A quelques jours du premier tour de l’élection présidentielle, la boussole sondagière s’affole. On finit par se demander si ce ne sont pas les sondeurs qui, finalement, seront les grands perdants de l’élection.

Ecarts et incertitudes des instituts de sondage

Les écarts entre les instituts vont jusqu’à 5 points. Du jamais vu pour un terme aussi proche! François Hollande oscille entre 26,5 et 30% des intentions de vote, Nicolas Sarkozy de 24 à 29%. Jean-Luc Melenchon passe de 12 à 17%. Marine Le Pen naviguant, quant à elle, entre 14 et 17%.

Le plus constant reste encore Jacques Cheminade qui passe allègrement de 0 à 0,5. (En ce qui le concerne, le pronostic peut tenir de l’oracle, le risque n’est pas bien grand, quoique!…) Et François Bayrou de 9,5 à 11. Son apparente stabilité peut surprendre alors qu’on le promeut, tantôt premier ministre de gauche, tantôt premier ministre de droite.

Quant à l’abstention, elle se situerait entre 20 et 26%.  Avec de tels écarts, tout est possible. Les résultats les plus surréalistes,comme les plus attendus. Faut-il en conclure que les sondeurs ont perdu leur boussole, pendant que les politiques ont perdu leur cap ? Il y a un peu de cela.

Les instituts d’analyse quantitative ont-ils encore une pertinence ?

Depuis une dizaine d’années sociologues, politologues et analystes sont nombreux à insister sur les limites des approches quantitatives des sondages. Avec le structuralisme sont nés les panels et les échantillons.

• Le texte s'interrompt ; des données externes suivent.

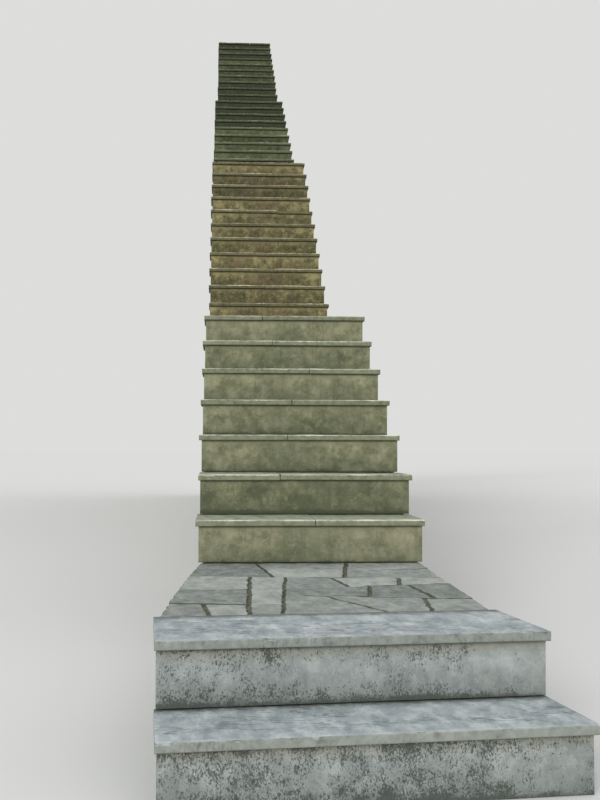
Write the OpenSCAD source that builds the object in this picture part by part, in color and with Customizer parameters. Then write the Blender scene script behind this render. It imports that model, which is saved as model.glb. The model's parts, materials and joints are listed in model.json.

On a alors considéré que la société de masse moderne impactait suffisamment l’individu dans son comportement pour qu’un échantillon de 2000 à 2500 personnes soit considéré comme représentatif et donne une vision réaliste du mode de comportement que l’ensemble du pays allait adopter. L’âge, le sexe, la profession « faisant » l’individu, il suffisait de créer un panel selon ces critères pour acquérir une bonne compréhension de la société et de son évolution.

Cela a été sans doute vrai un temp,s mais la société dite « post-moderne » au cœur de laquelle nous évoluons a produit des changements de fond qui rendent ces approches incomplètes, sinon invalides.

Internet, la mondialisation et plus profondément encore, la mutation de la relation à la famille : modification de la place de l’homme, de celle de la femme ; changement dans la hiérarchie familiale entre le rôle du père et celui des enfants, font qu’il ne suffit plus d’être agriculteur pour que cela raconte quoique ce soit sur les goûts culturels, les aspirations spirituelles, les attentes sociales et évidemment les intentions de vote.

Un changement de fond dans les sociétés post-modernes

Peter Sloterdijk, Alain Touraine, Marcel Gauchet, Emmanuel Todd et tant d’autres ont attiré l’attention sur ce changement de nature de nos sociétés modernes. Mais les sociologues opératoires que sont les sondeurs n’en ont pas tous tiré les conséquences.

Celles-ci se font jour, mais nous continuons à mesurer une opinion sur la base d’échantillons qui ne reposent plus sur aucune réalité sociologique. La société civile est désormais inconnue de ceux qui la sondent, et les résultats publiés chaque jour ne traduisent qu’une écume qui change au gré du vent.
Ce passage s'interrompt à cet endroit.